From high-rise buildings, shops and homes came the thunder of crashing glass as the shock waves swept across the Tigris in both directions. Minute after minute the missiles came in. Many Iraqis had watched—as I had—the television tape of those ominous B-52 bombers taking off from Britain only six hours earlier. Like me, they had noted the time, added three hours for Iraqi time ahead of London and guessed that, at around 9 p.m., the terror would begin. The B-52s, almost certainly firing from outside Iraqi airspace, were dead on time. Policemen drove at speed through the streets, their loudspeakers ordering pedestrians to take shelter or hide under cover of tall buildings. Much good did i
t do. Crouching next to a block of shops, I narrowly missed the shower of glass that came cascading down from the upper windows as the shock waves slammed into them.
A few Iraqis—husbands and wives, older children—could be seen staring from balconies, shards of broken glass around them. Each time one of the great golden bubbles of fire burst across the city, they ducked inside before the blast wave reached them. As I stood beneath the trees on the corniche, a wave of cruise missiles passed low overhead, the shriek of their passage almost as devastating as the explosions that were to follow. How, I asked myself, does one describe this outside the language of a military report, the definition of the colour, the decibels of the explosions? The flight of the missiles sounded as if someone was ripping to pieces huge canopies of silk across the sky.

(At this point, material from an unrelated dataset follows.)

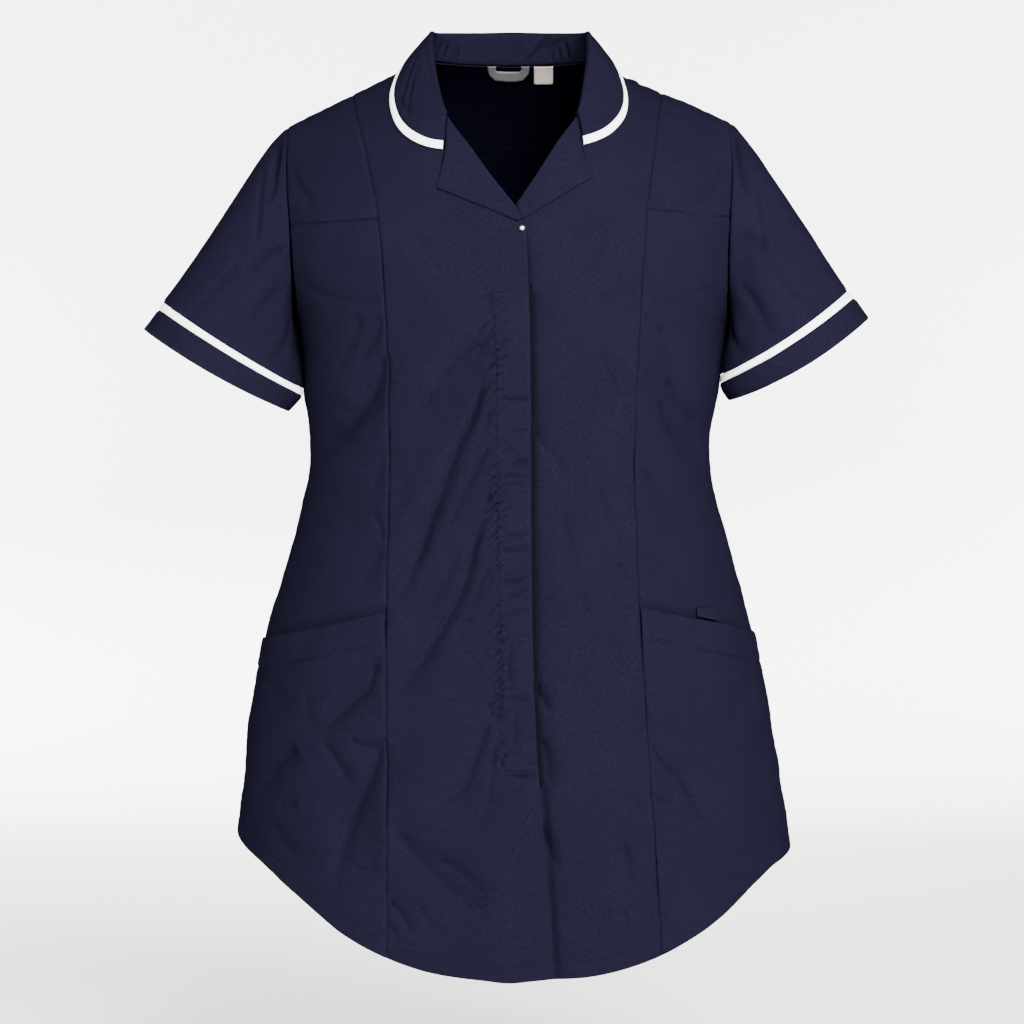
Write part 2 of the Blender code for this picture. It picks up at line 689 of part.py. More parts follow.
def back_panel(columns=10):
    low = (hem_height(0.0, RIGHT) + hem_height(0.0, LEFT)) / 2
    centre = [YOKE_CENTRE] + run_of(YOKE_CENTRE, low, BACK_ROWS)

    def place(half, row, share):
        heights = back_side_heights(half)
        z = straight = blend(centre[row], heights[row], share)
        for _ in range(4):
            turn = armhole_turn(half, z) * share
            across = across_of(turn, half.side, z)
            hem_bow = hem_height(turn, half) - blend(low, hem_height(90.0, half), share)
            seam_bow = yoke_seam(across) - SEAM_GAP - blend(centre[0], heights[0], share)
            down = row / BACK_ROWS
            z = straight + hem_bow * down**3 + seam_bow * (1 - down) ** 6
        return lay(half.side * across, z, back=True)
    rows = [[place(RIGHT, r, 1 - c / columns) for c in range(columns)]
            + [place(LEFT, r, c / columns) for c in range(columns + 1)]
            for r in range(BACK_ROWS + 1)]
    return sheet("back", rows, NAVY)


# ---------------------------------------------------------------- sleeves
def armhole_ring(half):
    """Heights round the armhole: down the front's rows, then up the back's."""
    arm = SHOULDER_ROWS + ARM_ROWS
    front = side_heights(half)[:arm + 1]
    yoke = [blend(tip_height(half), YOKE_ARMHOLE, (k / YOKE_ROWS) ** 2)
            for k in range(1, YOKE_ROWS, 2)]
    back = [tip_height(half)] + yoke + back_side_heights(half)[1:BACK_ARM_ROWS]
    return [(z, False) for z in front] + [(z, True) for z in reversed(back[1:])]


def armhole_place(half, z, back):
    share = (tip_height(half) - z) / (tip_height(half) - UNDERARM)
    gap = blend(ARMHOLE_GAP, UNDERARM_GAP, share**2)
    across = across_of(armhole_turn(half, z), half.side, z)
    return lay(half.side * across, z, back=back) + Vector((half.side * gap, 0, 0))


def ring_turn(half, z, back):
    """The angle round the sleeve, from the shoulder through the front, of a height at the armhole."""
    share = (tip_height(half) - z) / (tip_height(half) - UNDERARM)
    turn = math.degrees(math.acos(max(-1.0, min(1.0, 1 - 2 * share))))
    return -turn if back else turn


def oval_place(half, ring, turn):
    angle = math.radians(turn)
    outer = Vector((half.side * ring.outer_x, 0, ring.outer_z))
    inner = Vector((half.side * ring.inner_x, 0, ring.inner_z))
    sideways = math.sin(angle)
    place = blend(outer, inner, (1 - math.cos(angle)) / 2)
    place.y = ring.shift - sideways * (ring.front if sideways > 0 else ring.back)
    place.z -= ring.dip * sideways**2
    return place


def between_rings(rings, down):
    """The ring at a share of the way down the sleeve, on a smooth curve through the table."""
    lengths = [0.0]
    for a, b in zip(rings, rings[1:]):
        step = math.hypot(b.outer_x - a.outer_x, b.outer_z - a.outer_z)
        lengths.append(lengths[-1] + step)
    keyed = [Keyed(-length / lengths[-1], ring) for length, ring in zip(lengths, rings)]
    return keyed_ring(keyed, -down)


class Keyed(namedtuple("Keyed", "key ring")):
    """A sleeve ring and its place down the sleeve, read by column like any other row."""

    def __getattr__(self, column):
        return getattr(self.ring, column)


def keyed_ring(keyed, at):
    values = [read(keyed, column, at) for column in Ring._fields[1:]]
    return Ring("between", *values)


def sleeve_fold(down, turn):
    total = 0.0
    for fold in SLEEVE_FOLDS:
        share = (down - fold.from_down) / (fold.to_down - fold.from_down)
        if not 0 < share < 1:
            continue
        off = (turn - blend(fold.from_turn, fold.to_turn, share)) / fold.width
        total += fold.lift * math.sqrt(4 * share * (1 - share)) * math.exp(-off * off)
    return total


def sleeve(half, rings, rows=10):
    body = rings[:5]
    heights = armhole_ring(half)
    grid = []
    for row in range(rows + 1):
        down = row / rows
        ring = between_rings(body, down)
        line = []
        for z, back in heights:
            turn = ring_turn(half, z, back)
            place = oval_place(half, ring, turn)
            start = armhole_place(half, z, back) - oval_place(half, body[0], turn)
            centre = oval_place(half, ring, 0.0).lerp(oval_place(half, ring, 180.0), 0.5)
            out = (place - centre).normalized()
            line.append(place + start * (1 - down) ** 2 + out * sleeve_fold(down, turn))
        grid.append(line)
    return sheet(f"{half.name}_sleeve", grid, NAVY, ring=True)


def band(half, name, rings, colour, wall):
    turns = [ring_turn(half, z, back) for z, back in armhole_ring(half)]
    grid = [[oval_place(half, ring, turn) for turn in turns] for ring in rings]
    return sheet(name, grid, colour, wall, ring=True)


# ---------------------------------------------------------------- collar and lapels
def collar_station(half, share, back):
    """The collar's neck seam, stand and outer edge at a share of the way round."""
    if back:
        across = NECK_HALF * math.cos(math.radians(90.0 * share))
        row = COLLAR_BACK
        neck = lay(half.side * across, blend(BACK_NECK, NECK_HEIGHT, across / NECK_HALF), True)
        inward = Vector((-neck.x, -neck.y, 0))
        key = across
    else:
        key = blend(NECK_HEIGHT, GORGE_HEIGHT, share**2)
        row = LEFT_COLLAR if half.side > 0 else RIGHT_COLLAR
        neck = lay(half.side * read(half.edge, "across", key), key)
        inward = Vector((-half.side, 0, 0))
    values = {column: read(row, column, key) for column in Station._fields[1:]}
    edge_across = values["edge_across"]
    edge_height = min(values["edge_height"], ridge(half.side * edge_across) - RIDGE_INSET)
    edge = lay(half.side * edge_across, edge_height, back, COLLAR_LIFT)
    inward = inward.normalized()
    up = (Vector((0, 0, 1)) + inward * values["lean"]).normalized()
    return neck, inward, up, values["stand"], edge, values["bulge"]


def off_form(place, needed):
    """The place, moved out where it lies closer than needed to the form."""
    for _ in range(3):
        back = place.y > 0
        z = min(place.z, ridge(place.x) - RIDGE_INSET)
        on_form = Vector((place.x, depth(place.x, z, back) * (1 if back else -1), z))
        out = outward(place.x, z, back)
        short = needed - (place - on_form).dot(out)
        if short > 0:
            place = place + out * short
    return place


def collar_profile(neck, inward, up, stand, edge, bulge):
    """Up the stand, over the fold and down the fall to the outer edge."""
    foot = neck + (up + inward * 0.6).normalized() * COLLAR_FOOT
    fold = min(COLLAR_FOLD, stand * 0.36)
    out = Vector((edge.x - neck.x, edge.y - neck.y, 0)).normalized()
    top = neck + up * stand
    stand_top = top - up * fold
    turned = []
    for k in range(1, FOLD_STEPS + 1):
        angle = math.pi * k / FOLD_STEPS
        turned.append(stand_top + out * fold * (1 - math.cos(angle)) + up * fold * math.sin(angle))
    shoulder = turned[-1]
    lift = (out * 0.6 + Vector((0, 0, 0.8))) * bulge
    middle = (shoulder + edge) / 2 + lift
    leaf = []
    for k in range(1, LEAF_STEPS + TRIM_STEPS + 1):
        t = k / (LEAF_STEPS + TRIM_STEPS)
        place = shoulder * (1 - t) ** 2 + middle * 2 * t * (1 - t) + edge * t**2
        leaf.append(off_form(place, COLLAR_LIFT))
    stand_line = [foot.lerp(stand_top, k / STAND_STEPS) for k in range(STAND_STEPS + 1)]
    return stand_line + turned + leaf


def cut_back(line, length):
    """Split a profile at a length from its end: what stays, and the strip that is cut off."""
    left = length
    for i in range(len(line) - 1, 0, -1):
        step = (line[i] - line[i - 1]).length
        if step > left:
            cut = line[i].lerp(line[i - 1], left / step)
            return line[:i] + [cut], [cut] + line[i:]
        left -= step
    return line, []


def even(line, steps):
    """The same line through evenly spaced places."""
    lengths = [0.0]
    for a, b in zip(line, line[1:]):
        lengths.append(lengths[-1] + (b - a).length)
    places = []
    for k in range(steps + 1):
        at = lengths[-1] * k / steps
        i = min(len(line) - 2, max(j for j in range(len(line)) if lengths[j] <= at + 1e-9))
        span = lengths[i + 1] - lengths[i]
        places.append(line[i].lerp(line[i + 1], (at - lengths[i]) / span))
    return places


def collar_lines():
    """Profiles from the wearer's right front end, round the back, to the left front end."""
    lines = []
    for k in range(FRONT_STATIONS, 0, -1):
        lines.append(collar_profile(*collar_station(RIGHT, k / FRONT_STATIONS, False)))
    for k in range(BACK_STATIONS + 1):
        lines.append(collar_profile(*collar_station(RIGHT, k / BACK_STATIONS, True)))
    for k in range(BACK_STATIONS - 1, -1, -1):
        lines.append(collar_profile(*collar_station(LEFT, k / BACK_STATIONS, True)))
    for k in range(1, FRONT_STATIONS + 1):
        lines.append(collar_profile(*collar_station(LEFT, k / FRONT_STATIONS, False)))
    return lines


def collar():
    stand_steps = STAND_STEPS + FOLD_STEPS
    leaves = []
    trims = []
    for line in collar_lines():
        kept, _ = cut_back(line, TRIM_WIDTH + TRIM_GAP)
        _, strip = cut_back(line, TRIM_WIDTH)
        fall = even(kept[stand_steps:], LEAF_STEPS)
        leaves.append(kept[:stand_steps] + fall)
        trims.append(even(strip, TRIM_STEPS))
    sheet("collar", leaves, NAVY)
    sheet("collar_trim", trims, WHITE, TRIM_WALL)


def lapel(half, corners, name):
    """The turned-back facing: on its own front's places, moved out, from roll line to outline."""
    rows = []
    for start, end in zip(corners, corners[1:]):
        first = 0 if not rows else 1
        for k in range(first, end.rows + 1):
            share = k / end.rows
            roll_z = blend(start.roll_height, end.roll_height, share)
            roll_x = read(half.edge, "across", roll_z) - 0.8
            out_x = blend(start.across, end.across, share)
            out_z = blend(start.height, end.height, share)
            rows.append([(blend(roll_x, out_x, c / LAPEL_COLUMNS),
                          blend(roll_z, out_z, c / LAPEL_COLUMNS), c / LAPEL_COLUMNS)
                         for c in range(LAPEL_COLUMNS + 1)])
    ride = lap(half)

    def place(across, z, share):
        x = half.side * across
        return lay(x, z, lift=ride(x, z, 0) + LAYER + 1.2 * math.sin(math.pi * share) + 0.4 * share)
    return sheet(name, [[place(*spot) for spot in row] for row in rows], NAVY)


# ---------------------------------------------------------------- inside the back neck
def hanger_loop():
    rows = []
    for i, spot in enumerate(LOOP):
        before, after = LOOP[max(0, i - 1)], LOOP[min(len(LOOP) - 1, i + 1)]
        along = Vector((after.x - before.x, after.z - before.z)).normalized()
        across = Vector((-along.y, along.x)) * spot.half
        rows.append([lay(spot.x + across.x * end, min(spot.z + across.y * end, LOOP[0].z), True,
                         -LABEL_INSIDE) for end in (-1, 0, 1)])
    return sheet("hanger_loop", rows, GREY, THIN_WALL)


def size_label(columns=3, rows=2):
    grid = [[lay(blend(*LABEL_X, c / columns), blend(*LABEL_Z, r / rows), True, -LABEL_INSIDE)
             for c in range(columns + 1)] for r in range(rows + 1)]
    return sheet("size_label", grid, BEIGE, THIN_WALL)


def main():
    for old in list(bpy.data.objects):
        bpy.data.objects.remove(old, do_unlink=True)
    bpy.context.scene.collection.children.link(bpy.data.collections.new("maternity_tunic"))
    for half, rings, corners in ((RIGHT, RIGHT_RINGS, RIGHT_LAPEL), (LEFT, LEFT_RINGS, LEFT_LAPEL)):
        centre_front(half)
        upper_side_front(half)
        side_front(half)
        pocket_front(half)
        sleeve(half, rings)
        band(half, f"{half.name}_sleeve_trim", rings[5:7], WHITE, TRIM_WALL)
        band(half, f"{half.name}_cuff", rings[7:10], NAVY, WALL)
        lapel(half, corners, f"{half.name}_lapel")
    back_yoke()
    back_panel()
    collar()
    zip_tape()
    press_stud()
    inner_pocket()
    hanger_loop()
    size_label()


main()
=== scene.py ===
"""Looks of a navy maternity tunic: a short-sleeved work tunic filled out as if worn.

Every cloth piece is a thin shell on the form of its own CAD sheet. The sheet's outer side is
read back as rows and columns, drawn smooth, and given its creases, seams, hems and stitches.
Tables and shapes are in millimetres, and the finished meshes in metres. +X is the wearer's
left, the front faces -Y and +Z is up.
"""
import math
from collections import namedtuple

import bmesh
import bpy
import numpy as np
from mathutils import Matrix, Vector
from mathutils.kdtree import KDTree


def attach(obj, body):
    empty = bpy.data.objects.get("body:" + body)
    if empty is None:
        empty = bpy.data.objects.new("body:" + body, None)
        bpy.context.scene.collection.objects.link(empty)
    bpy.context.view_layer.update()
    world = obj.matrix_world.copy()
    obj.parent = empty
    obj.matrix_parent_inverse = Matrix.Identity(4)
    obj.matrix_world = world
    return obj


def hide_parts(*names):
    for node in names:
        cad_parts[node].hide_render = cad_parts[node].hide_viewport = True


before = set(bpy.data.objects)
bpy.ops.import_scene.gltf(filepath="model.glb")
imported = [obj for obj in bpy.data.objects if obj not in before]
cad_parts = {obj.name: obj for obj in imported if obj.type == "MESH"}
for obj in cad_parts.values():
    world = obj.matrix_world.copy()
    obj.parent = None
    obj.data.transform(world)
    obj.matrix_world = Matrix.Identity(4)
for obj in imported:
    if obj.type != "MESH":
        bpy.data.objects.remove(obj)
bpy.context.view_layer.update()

bl_info = {
    "name": "Maternity tunic",
    "version": (1, 0, 0),
    "blender": (4, 5, 0),
    "location": "3D View > Sidebar > Tunic",
    "description": "Models the cloth, trims, sewing and fastening of a maternity tunic on its frame",
    "category": "Object",
}

MM = 0.001
SIDES = ("right", "left")


def linear(colour):
    """An sRGB hex colour as Blender's linear red, green and blue."""
    parts = [int(colour[i:i + 2], 16) / 255 for i in (1, 3, 5)]
    return tuple(c / 12.92 if c <= 0.04045 else ((c + 0.055) / 1.055) ** 2.4 for c in parts)


# ---------------------------------------------------------------- sizes and colours
class TunicSizes(bpy.types.PropertyGroup):
    """Real sizes of the sewing and the cloth."""

    wall: bpy.props.FloatProperty(
        name="Cloth", description="Thickness of the navy cloth with its finish",
        default=0.9 * MM, unit="LENGTH")
    trim_wall: bpy.props.FloatProperty(
        name="Trim", description="Thickness of the white trim, folded double",
        default=1.3 * MM, unit="LENGTH")
    tape_wall: bpy.props.FloatProperty(
        name="Tape", description="Thickness of the zip tape, the hanger loop and the label",
        default=0.6 * MM, unit="LENGTH")
    front_cell: bpy.props.FloatProperty(
        name="Front mesh", description="Spacing of the mesh on the fronts",
        default=2.25 * MM, unit="LENGTH")
    back_cell: bpy.props.FloatProperty(
        name="Back mesh", description="Spacing of the mesh on the back",
        default=4.2 * MM, unit="LENGTH")
    sleeve_cell: bpy.props.FloatProperty(
        name="Sleeve mesh", description="Spacing of the mesh on the sleeves and collar",
        default=2.4 * MM, unit="LENGTH")
    stitch: bpy.props.FloatProperty(
        name="Stitch", description="Pitch of the lockstitch",
        default=2.8 * MM, unit="LENGTH")
    thread: bpy.props.FloatProperty(
        name="Thread", description="Width of the sewing thread",
        default=0.5 * MM, unit="LENGTH")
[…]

There is something anarchic about all human beings, about their reaction to violence. The Iraqis around me stood and watched, as I did, the tongues of flame bursting from the upper stories of the building beside Saddam’s palace, reaching high into the sky. Strangely, the electricity grid continued to operate and around us the traffic lights continued to move between red and green. Billboards moved in the breeze of the shock waves; floodlights continued to blaze on public buildings. Above us, curtains of smoke were moving over Baghdad, white from the explosions, black from the burning targets. How could one resist this? How could the Iraqis ever believe—with their broken technology, their debilitating twelve years of sanctions—that they could defeat the computers of these missiles and of these aircraft? It was the same old story: irresistible, unquestionable power.